We have derived all the necessary relations. Determine the depth $$x$$ in which the penguin sees the fish from them.

• #### Complete solution

Law of refraction

We draw an image showing how the light ray goes from the fish into the eye of the penguin. In the picture we draw a penguin watching the fish not directly from above to see the refraction of the light ray on the water-ice and water-air boundaries. Mark in the picture where the penguin will see the fish (its virtual image).

The light ray goes from the fish and it is incident on the ice layer at the angle $$γ$$ where it is refracted and it is incident on the ice surface where it is again refracted and it continues into the penguin’s eye at the angle of incidence $$α$$. This ray obeys the law of refraction. We can draw a virtual image of the fish in the depth $$x$$ by elongating the ray incident on the penguin’s eye.

We write Snell’s law for the air-ice boundary: $n_{1}\sin α=n_{2}\sin β,\tag{1}$ where $$n_{1}$$ is the index of refraction of air and $$n_{2}$$ is the index of refraction of ice.

Similarly, for the ice-water boundary it holds: $n_{2}\sin β=n_{3}\sin γ,\tag{2}$ Where $$n_{3}$$ is the index of refraction of water.

Comparing two previous relations we get: $n_{1}\sin α=n_{3}\sin γ.\tag{3}$

Using the paraxial approximation (see Hint 3), we can express the Snell’s law with the tangent function.

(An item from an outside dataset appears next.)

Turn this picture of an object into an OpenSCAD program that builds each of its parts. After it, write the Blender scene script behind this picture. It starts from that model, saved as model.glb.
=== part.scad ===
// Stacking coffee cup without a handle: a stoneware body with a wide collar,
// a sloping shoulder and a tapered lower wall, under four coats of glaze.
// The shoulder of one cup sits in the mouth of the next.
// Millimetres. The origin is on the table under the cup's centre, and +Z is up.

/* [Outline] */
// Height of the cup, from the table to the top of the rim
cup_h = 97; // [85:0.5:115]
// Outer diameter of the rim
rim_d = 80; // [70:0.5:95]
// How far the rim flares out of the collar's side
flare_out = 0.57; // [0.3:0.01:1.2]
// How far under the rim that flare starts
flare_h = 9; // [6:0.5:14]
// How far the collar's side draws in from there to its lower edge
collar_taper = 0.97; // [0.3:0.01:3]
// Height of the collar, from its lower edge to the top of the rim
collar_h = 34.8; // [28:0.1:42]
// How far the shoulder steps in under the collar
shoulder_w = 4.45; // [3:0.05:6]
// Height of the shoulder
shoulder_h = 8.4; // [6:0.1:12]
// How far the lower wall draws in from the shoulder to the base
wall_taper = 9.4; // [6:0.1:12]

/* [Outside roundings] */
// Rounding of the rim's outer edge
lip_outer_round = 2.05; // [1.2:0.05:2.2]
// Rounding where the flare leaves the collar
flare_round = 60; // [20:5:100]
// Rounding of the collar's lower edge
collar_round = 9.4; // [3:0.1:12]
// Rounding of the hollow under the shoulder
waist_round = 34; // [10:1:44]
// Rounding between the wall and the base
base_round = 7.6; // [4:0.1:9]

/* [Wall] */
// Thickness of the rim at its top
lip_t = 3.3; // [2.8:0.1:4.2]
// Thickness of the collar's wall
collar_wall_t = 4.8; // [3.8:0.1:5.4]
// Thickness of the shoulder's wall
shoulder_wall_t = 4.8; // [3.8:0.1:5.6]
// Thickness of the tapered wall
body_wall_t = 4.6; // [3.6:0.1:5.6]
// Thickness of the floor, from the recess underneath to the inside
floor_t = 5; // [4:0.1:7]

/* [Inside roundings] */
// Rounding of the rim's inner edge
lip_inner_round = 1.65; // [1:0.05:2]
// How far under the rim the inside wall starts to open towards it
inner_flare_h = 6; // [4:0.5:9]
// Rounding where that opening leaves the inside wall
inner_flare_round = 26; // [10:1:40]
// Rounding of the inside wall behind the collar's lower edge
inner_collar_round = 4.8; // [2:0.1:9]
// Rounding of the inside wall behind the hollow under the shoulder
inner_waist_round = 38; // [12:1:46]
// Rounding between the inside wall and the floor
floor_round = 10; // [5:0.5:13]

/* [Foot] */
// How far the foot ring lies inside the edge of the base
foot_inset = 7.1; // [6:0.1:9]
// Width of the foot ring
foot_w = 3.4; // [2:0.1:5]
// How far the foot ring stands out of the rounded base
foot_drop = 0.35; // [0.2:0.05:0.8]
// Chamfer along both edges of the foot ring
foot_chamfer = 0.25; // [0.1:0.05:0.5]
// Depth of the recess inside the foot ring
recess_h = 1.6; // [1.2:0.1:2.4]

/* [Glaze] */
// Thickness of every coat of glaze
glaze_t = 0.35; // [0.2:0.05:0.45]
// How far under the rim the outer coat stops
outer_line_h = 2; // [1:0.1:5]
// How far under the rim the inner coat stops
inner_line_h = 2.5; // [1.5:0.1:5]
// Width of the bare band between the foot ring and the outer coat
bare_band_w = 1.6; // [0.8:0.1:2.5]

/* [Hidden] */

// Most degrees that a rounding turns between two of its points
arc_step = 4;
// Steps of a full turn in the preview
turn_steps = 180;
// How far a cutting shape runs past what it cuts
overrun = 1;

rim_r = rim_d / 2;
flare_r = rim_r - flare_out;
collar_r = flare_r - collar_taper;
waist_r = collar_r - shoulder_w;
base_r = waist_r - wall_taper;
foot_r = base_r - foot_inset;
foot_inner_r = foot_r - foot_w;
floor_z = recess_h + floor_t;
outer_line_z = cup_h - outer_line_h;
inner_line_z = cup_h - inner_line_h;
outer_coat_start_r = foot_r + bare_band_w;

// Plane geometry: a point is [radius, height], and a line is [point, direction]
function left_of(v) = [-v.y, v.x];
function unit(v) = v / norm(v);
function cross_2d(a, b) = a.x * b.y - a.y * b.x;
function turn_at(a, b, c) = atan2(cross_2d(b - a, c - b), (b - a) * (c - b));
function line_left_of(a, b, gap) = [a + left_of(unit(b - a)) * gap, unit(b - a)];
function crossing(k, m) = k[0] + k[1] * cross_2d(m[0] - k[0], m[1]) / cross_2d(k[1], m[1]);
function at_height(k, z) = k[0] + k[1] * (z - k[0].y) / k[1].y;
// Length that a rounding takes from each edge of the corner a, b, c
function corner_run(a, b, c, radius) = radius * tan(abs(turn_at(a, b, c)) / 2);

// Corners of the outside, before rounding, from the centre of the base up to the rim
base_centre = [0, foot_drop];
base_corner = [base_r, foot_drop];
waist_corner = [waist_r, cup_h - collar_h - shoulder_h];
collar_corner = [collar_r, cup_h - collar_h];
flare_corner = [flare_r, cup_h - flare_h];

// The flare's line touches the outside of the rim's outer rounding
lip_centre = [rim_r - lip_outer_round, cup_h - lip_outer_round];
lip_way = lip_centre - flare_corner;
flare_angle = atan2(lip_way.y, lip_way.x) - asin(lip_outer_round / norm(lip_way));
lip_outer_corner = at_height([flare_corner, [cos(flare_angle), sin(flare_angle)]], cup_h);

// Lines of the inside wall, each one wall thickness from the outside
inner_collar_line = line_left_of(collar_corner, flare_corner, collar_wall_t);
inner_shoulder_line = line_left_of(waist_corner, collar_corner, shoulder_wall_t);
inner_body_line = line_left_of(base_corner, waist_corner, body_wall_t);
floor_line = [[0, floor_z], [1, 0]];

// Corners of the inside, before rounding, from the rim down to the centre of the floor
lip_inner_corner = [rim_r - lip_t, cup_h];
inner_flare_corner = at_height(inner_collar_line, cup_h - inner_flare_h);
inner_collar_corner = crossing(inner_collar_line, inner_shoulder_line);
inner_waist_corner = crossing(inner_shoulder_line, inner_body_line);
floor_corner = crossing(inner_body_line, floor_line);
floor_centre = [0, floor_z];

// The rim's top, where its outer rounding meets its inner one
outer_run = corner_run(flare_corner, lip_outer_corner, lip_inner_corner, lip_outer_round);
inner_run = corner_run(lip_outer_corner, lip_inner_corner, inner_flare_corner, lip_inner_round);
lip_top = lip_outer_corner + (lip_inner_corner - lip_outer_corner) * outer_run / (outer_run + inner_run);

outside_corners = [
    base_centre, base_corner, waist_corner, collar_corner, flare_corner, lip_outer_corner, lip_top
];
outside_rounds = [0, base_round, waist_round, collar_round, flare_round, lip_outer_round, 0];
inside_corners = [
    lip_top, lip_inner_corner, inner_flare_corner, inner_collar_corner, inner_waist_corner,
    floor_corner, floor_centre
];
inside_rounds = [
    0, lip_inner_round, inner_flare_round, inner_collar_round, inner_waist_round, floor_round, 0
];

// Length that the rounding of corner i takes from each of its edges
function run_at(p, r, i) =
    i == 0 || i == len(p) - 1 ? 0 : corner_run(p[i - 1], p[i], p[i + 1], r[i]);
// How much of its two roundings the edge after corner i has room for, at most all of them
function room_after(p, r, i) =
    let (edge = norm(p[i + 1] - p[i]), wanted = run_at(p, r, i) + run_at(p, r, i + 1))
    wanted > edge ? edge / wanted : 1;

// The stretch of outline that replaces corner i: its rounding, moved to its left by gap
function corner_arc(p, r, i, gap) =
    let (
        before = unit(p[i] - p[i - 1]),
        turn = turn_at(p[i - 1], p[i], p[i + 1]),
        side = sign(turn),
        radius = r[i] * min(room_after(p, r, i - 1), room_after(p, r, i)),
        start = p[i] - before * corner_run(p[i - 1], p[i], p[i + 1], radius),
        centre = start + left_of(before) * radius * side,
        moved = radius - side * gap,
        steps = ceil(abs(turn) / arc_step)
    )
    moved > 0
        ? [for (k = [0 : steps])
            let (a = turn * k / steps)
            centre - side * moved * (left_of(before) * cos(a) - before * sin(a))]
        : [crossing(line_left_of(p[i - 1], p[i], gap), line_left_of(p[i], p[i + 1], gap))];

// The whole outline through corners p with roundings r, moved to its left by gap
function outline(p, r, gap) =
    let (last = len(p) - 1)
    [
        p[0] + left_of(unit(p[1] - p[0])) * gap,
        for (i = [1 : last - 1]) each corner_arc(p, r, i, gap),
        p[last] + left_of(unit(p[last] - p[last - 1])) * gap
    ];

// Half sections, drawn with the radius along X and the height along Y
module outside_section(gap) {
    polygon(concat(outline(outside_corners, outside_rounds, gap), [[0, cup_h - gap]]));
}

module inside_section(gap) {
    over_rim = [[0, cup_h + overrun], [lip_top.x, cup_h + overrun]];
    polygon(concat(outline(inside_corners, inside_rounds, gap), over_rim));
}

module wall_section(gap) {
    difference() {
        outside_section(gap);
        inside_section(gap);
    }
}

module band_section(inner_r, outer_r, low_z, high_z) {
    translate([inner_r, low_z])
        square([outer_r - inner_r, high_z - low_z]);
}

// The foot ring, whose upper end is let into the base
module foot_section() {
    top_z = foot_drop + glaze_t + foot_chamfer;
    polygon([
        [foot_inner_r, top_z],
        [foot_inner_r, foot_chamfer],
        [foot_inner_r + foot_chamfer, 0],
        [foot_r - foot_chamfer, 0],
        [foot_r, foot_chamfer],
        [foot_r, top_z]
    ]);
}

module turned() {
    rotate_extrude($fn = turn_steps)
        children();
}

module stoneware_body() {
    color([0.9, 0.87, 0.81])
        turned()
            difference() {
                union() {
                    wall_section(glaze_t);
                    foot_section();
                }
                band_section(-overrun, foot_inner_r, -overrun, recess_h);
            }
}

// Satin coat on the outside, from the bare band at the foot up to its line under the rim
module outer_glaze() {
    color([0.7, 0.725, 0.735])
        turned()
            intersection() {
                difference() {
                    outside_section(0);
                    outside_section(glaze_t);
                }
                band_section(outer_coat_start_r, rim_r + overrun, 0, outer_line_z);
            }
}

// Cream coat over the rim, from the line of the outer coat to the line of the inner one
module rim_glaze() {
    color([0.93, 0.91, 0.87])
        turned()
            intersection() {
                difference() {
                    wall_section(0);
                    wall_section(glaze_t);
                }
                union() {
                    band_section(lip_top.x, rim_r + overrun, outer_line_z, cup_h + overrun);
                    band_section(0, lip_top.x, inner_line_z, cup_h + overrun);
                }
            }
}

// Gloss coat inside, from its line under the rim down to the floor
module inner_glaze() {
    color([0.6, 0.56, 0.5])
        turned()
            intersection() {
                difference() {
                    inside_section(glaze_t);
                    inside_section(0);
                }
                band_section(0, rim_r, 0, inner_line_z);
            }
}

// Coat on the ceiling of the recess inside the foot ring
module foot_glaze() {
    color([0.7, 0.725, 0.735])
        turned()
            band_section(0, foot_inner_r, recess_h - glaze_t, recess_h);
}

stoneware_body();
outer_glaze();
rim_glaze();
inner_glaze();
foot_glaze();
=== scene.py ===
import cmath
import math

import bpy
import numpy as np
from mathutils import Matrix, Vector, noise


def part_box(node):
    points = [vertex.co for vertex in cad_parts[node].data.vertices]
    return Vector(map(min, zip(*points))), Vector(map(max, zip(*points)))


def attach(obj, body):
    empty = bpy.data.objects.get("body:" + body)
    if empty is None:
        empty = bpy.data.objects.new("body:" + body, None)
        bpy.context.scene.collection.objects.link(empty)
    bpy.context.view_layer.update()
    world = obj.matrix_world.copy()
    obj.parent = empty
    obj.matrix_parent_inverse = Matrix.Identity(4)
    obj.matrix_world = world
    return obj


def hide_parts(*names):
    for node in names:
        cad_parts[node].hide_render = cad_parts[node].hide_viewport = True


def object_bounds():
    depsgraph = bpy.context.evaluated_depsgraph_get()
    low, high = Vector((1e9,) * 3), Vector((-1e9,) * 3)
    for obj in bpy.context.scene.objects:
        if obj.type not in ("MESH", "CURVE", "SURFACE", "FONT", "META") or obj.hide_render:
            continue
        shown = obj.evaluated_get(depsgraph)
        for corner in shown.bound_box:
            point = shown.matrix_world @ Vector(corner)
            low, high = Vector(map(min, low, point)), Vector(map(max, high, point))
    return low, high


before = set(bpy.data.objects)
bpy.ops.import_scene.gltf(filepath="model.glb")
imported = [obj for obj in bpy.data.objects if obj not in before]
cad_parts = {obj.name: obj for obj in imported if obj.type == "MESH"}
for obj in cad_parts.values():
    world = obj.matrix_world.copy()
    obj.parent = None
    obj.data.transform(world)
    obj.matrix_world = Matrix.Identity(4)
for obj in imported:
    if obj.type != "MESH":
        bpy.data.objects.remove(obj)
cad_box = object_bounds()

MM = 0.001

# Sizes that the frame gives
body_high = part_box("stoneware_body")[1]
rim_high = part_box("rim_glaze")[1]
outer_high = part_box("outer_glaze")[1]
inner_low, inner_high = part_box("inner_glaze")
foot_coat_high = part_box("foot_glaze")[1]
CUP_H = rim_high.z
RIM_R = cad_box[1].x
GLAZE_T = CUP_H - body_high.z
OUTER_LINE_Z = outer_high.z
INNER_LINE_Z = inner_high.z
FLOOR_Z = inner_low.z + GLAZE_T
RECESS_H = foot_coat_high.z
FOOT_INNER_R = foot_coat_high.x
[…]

It is important for us because we can express the tangents of angles $$α$$, $$β$$, $$γ$$ from the image.

We rewrite the relations (1)(3) using paraxial approximation: $n_{1}\mathrm{tg}\, α=n_{2}\mathrm{tg}\, β,\tag{11}$ $n_{1}\mathrm{tg}\, α=n_{3}\mathrm{tg}\, γ.\tag{12}$ (We did not rewrite the relation (2) because we will not use it in the following calculation.)

Expressing $$\mathrm{tg}\,{α}$$, $$\mathrm{tg}\,{β}$$ a $$\mathrm{tg}\,{γ}$$

We draw right-angled triangles in the image„Watching the fish“.

Let us denote:

$$p$$ the distance between the normal for the air-ice boundary and the normal for the ice-water boundary.

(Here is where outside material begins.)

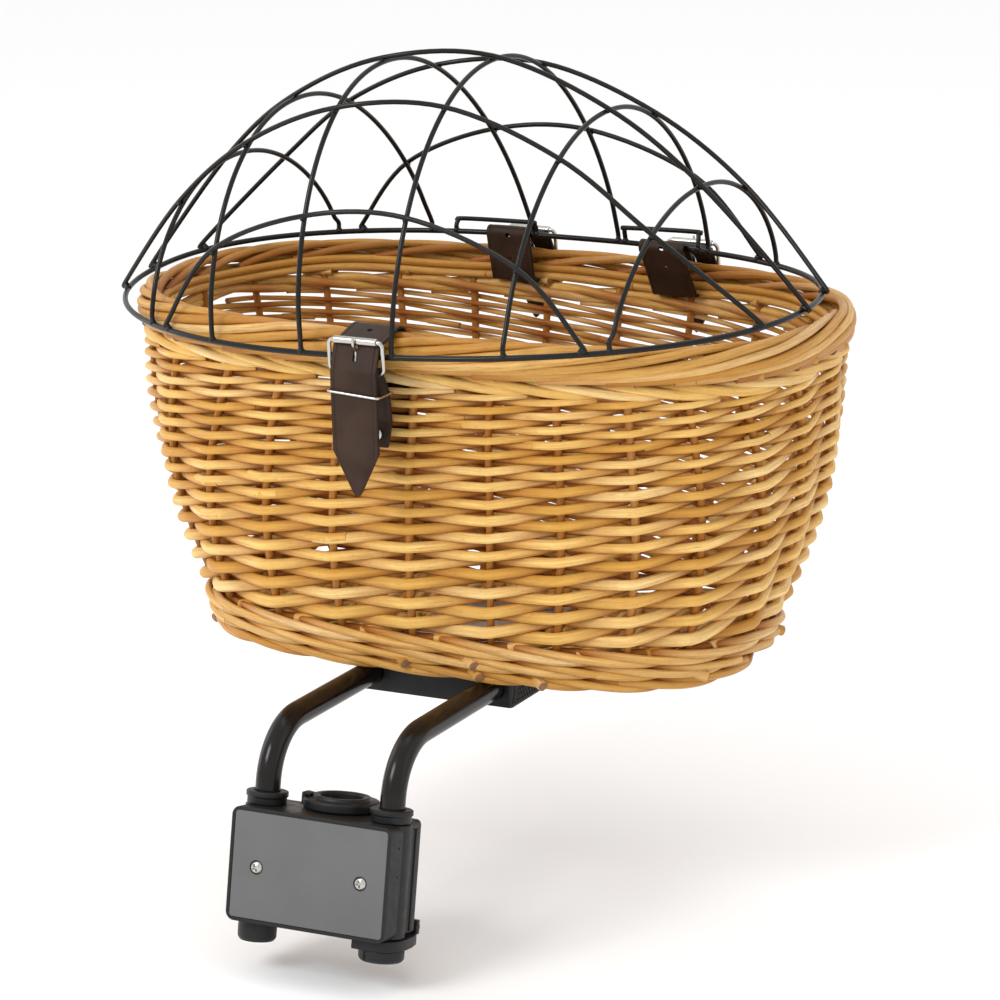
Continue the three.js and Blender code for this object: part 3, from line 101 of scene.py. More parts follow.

$$q$$ the distance between the ice-water boundary and the orthogonal projection of the fish on the water surface.

$$z$$ is the distance between the water surface and intersection of the normal for ice-water boundary and the virtual light ray going to the virtual image of the fish.

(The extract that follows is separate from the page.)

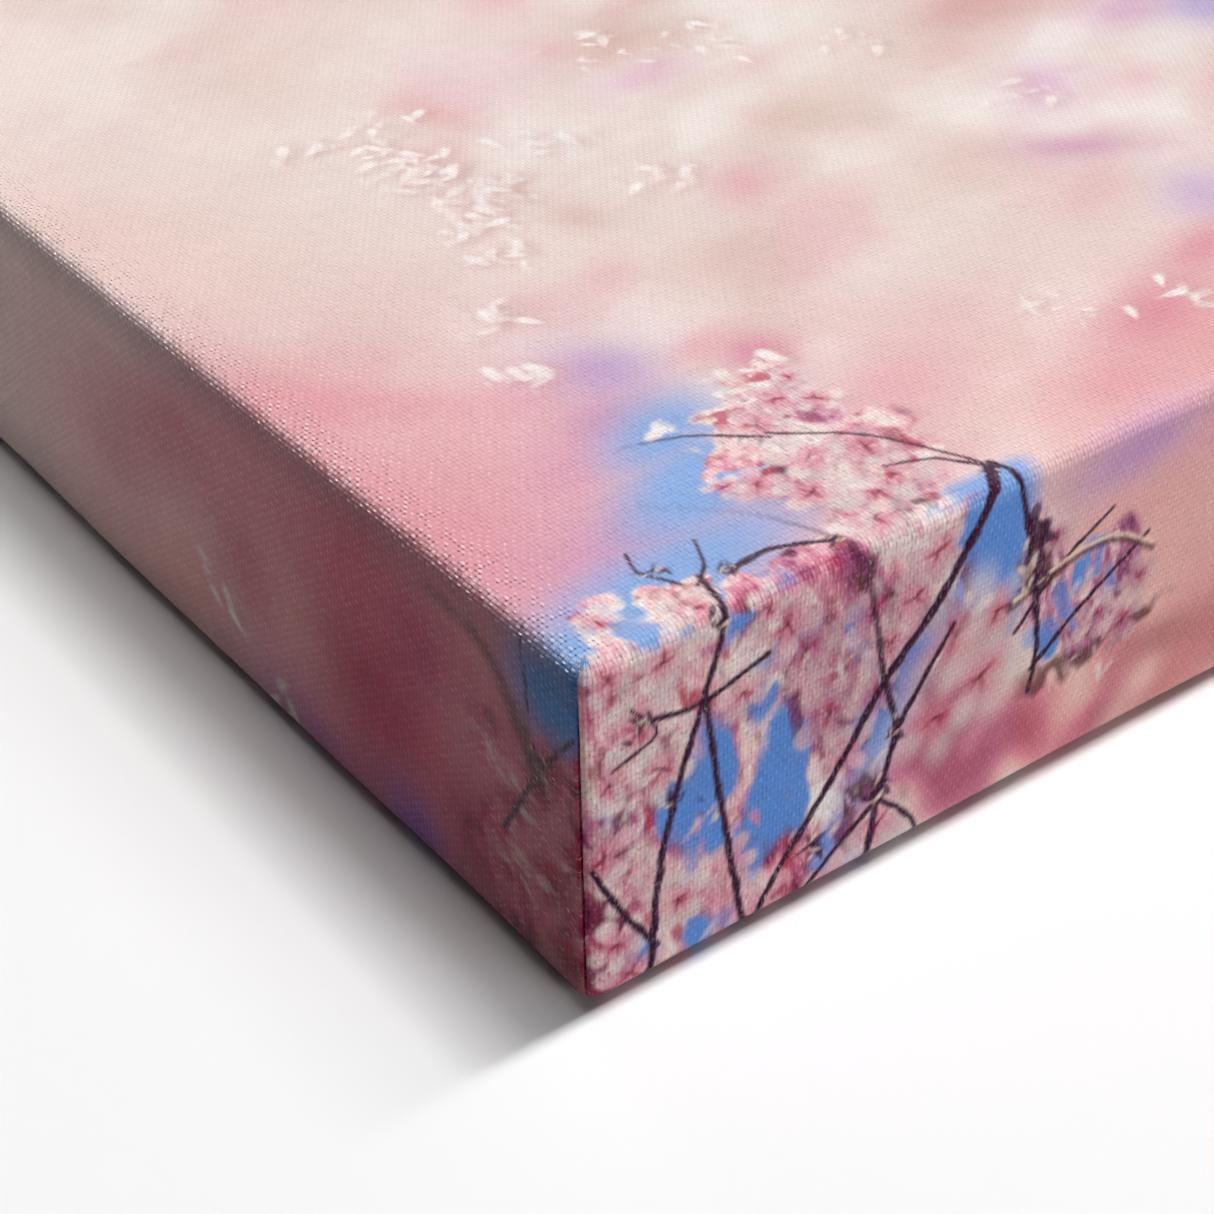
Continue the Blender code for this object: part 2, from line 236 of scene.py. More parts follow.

 We can see from the yellow triangle that: $\mathrm{tg}\, {α}=\frac{p}{z}. \tag{4}$ and from the red triangle we can derive: $\mathrm{tg}\, {α}=\frac{q}{x−z}. \tag{5}$
 We can see from the green triangle that it holds: $\mathrm{tg}\, {β}=\frac{p}{d}. \tag{6}$ and according to the white triangle we can write: $\mathrm{tg}\, {γ}=\frac{q}{h−d}. \tag{7}$

Expressing the unknown depth $$x$$

We firstly use the relation (11). Looking at the relations above, we see that after substituting relations (4) and (6) into relation (11) and simplifying, the relation does not depend on $$p$$ and we can express  $$z$$: $n_{1}\mathrm{tg}\, α=n_{2}\mathrm{tg}\, β,$ $n_{1}\frac{p}{z}=n_{2}\frac{p}{t}.$ We divide both sides of the equation by $$p$$: $n_{1}\frac{1}{z}=n_{2}\frac{1}{t}.$ We multiply both sides of the equation by $$\frac{z}{n_{2}}t$$: $\frac{n_{1}}{n_{2}}t=z.$ $z=t\frac{n_{1}}{n_{2}}.\tag{13}$

It is now convenient to use the relation (12) and substitute (5) and (7) into it: $n_{1}\mathrm{tg}\, α=n_{3}\mathrm{tg}\, γ,$ $n_{1}\frac{q}{x−z}=n_{3}\frac{q}{d−t}.$ Dividing by $$q$$ we get an equation with only two unknowns ($$x$$ and $$z$$ which we want to determine). $n_{1}\frac{1}{x−z}=n_{3}\frac{1}{d−t}.$ We now want to express the depth $$x$$. Multiplying both sides of the equation by $$\left(x−z\right)\left(d−t\right)$$ we get: $n_{1}\left(d−t\right)=n_{3}\left(x−z\right).$ Expanding the bracket on the right side of the equation we get: $n_{1}\left(d−t\right)=n_{3}x−n_{3}z.$ We add $$n_{3}z$$ to both sides of the equation: $n_{1}\left(d−t\right)+n_{3}z=n_{3}x.$ We divide the equation by $$n_{3}$$: $\frac{n_{1}}{n_{3}}\left(d−t\right)+z=x.$ We substitute for $$z$$ from (13): $x=\frac{n_{1}}{n_{3}}\left(d−t\right)+\frac{n_{1}}{n_{2}}d.$

Numerical solution

We know from the task assignment:

$$d=2 \mathrm{m}$$

$$t=0{,}4 \mathrm{m}$$

We find the value of the index of refraction of air $$n_{1}$$, ice $$n_{2}$$ and water $$n_{3}$$ :

$$n_{1}$$ $$=$$ $$1{,}00$$

$$n_{2}$$ $$=$$ $$1{,}31$$

$$n_{3}$$ $$=$$ $$1{,}33$$

Substituting we get:

$$x=\frac{n_{1}}{n_{3}}\left(d−t\right)+\frac{n_{1}}{n_{2}}t=\frac{1{,}00}{1{,}33}\left(2−0{,}4\right)+\frac{1{,}00}{1{,}31}\cdot 0{,}4 \mathrm{m} \dot= 1{,}51 \mathrm{m}.$$

The penguin sees the fish in the depth of $$1{,}51 \mathrm{m}$$.